** WHAT TO PRODUCE **
From the entries below, copy exactly the lines from the one that contains "Continue the three.js" through the one that contains "return bpy.context.object", both included, and only those.

** DATA TO USE **
•••••

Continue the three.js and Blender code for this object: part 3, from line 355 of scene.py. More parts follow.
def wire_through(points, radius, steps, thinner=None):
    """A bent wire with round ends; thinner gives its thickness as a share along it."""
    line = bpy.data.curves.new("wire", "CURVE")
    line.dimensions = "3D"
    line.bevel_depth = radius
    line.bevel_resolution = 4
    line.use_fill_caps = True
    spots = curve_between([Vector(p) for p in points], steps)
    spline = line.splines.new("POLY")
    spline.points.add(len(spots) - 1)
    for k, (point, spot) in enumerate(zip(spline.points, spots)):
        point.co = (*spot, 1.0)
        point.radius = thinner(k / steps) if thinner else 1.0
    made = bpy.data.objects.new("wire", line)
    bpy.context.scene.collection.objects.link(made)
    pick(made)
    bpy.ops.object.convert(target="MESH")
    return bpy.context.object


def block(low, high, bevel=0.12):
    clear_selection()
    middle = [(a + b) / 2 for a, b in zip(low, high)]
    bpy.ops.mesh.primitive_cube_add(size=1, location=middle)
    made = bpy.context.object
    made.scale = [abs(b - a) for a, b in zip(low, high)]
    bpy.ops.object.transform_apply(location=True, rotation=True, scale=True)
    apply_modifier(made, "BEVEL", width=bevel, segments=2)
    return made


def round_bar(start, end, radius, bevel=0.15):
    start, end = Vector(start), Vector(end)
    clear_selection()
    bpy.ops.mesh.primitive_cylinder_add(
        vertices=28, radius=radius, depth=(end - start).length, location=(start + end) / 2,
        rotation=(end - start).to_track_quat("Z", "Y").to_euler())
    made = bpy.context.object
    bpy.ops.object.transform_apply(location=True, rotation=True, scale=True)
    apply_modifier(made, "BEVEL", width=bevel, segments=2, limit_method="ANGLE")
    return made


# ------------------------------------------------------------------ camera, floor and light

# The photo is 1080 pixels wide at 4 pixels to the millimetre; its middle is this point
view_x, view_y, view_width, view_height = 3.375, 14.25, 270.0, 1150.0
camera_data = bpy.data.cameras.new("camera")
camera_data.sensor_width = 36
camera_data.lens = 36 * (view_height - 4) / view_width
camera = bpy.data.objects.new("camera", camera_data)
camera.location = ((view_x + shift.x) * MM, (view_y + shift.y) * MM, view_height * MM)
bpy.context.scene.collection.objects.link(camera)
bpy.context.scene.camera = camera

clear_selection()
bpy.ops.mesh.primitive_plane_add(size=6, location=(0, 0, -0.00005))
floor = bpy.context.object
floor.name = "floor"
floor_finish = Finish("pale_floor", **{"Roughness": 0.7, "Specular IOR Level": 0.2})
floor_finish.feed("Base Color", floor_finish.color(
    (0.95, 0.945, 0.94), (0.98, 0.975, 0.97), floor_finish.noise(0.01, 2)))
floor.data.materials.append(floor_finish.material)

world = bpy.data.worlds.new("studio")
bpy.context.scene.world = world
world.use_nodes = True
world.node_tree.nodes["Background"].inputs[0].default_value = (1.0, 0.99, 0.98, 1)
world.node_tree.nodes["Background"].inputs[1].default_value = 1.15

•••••

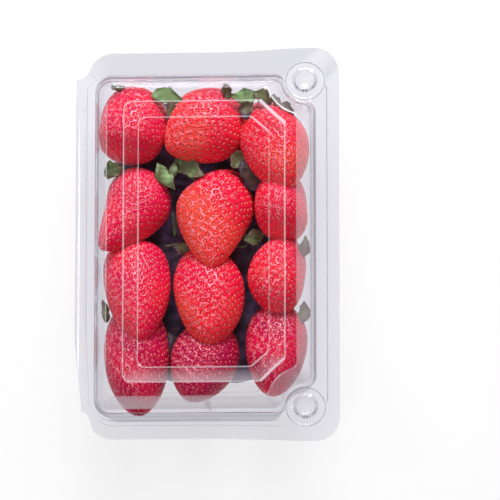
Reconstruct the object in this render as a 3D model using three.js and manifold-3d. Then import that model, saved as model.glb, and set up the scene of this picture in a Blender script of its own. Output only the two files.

•••••

** THE RESULT **
Continue the three.js and Blender code for this object: part 3, from line 355 of scene.py. More parts follow.
def wire_through(points, radius, steps, thinner=None):
    """A bent wire with round ends; thinner gives its thickness as a share along it."""
    line = bpy.data.curves.new("wire", "CURVE")
    line.dimensions = "3D"
    line.bevel_depth = radius
    line.bevel_resolution = 4
    line.use_fill_caps = True
    spots = curve_between([Vector(p) for p in points], steps)
    spline = line.splines.new("POLY")
    spline.points.add(len(spots) - 1)
    for k, (point, spot) in enumerate(zip(spline.points, spots)):
        point.co = (*spot, 1.0)
        point.radius = thinner(k / steps) if thinner else 1.0
    made = bpy.data.objects.new("wire", line)
    bpy.context.scene.collection.objects.link(made)
    pick(made)
    bpy.ops.object.convert(target="MESH")
    return bpy.context.object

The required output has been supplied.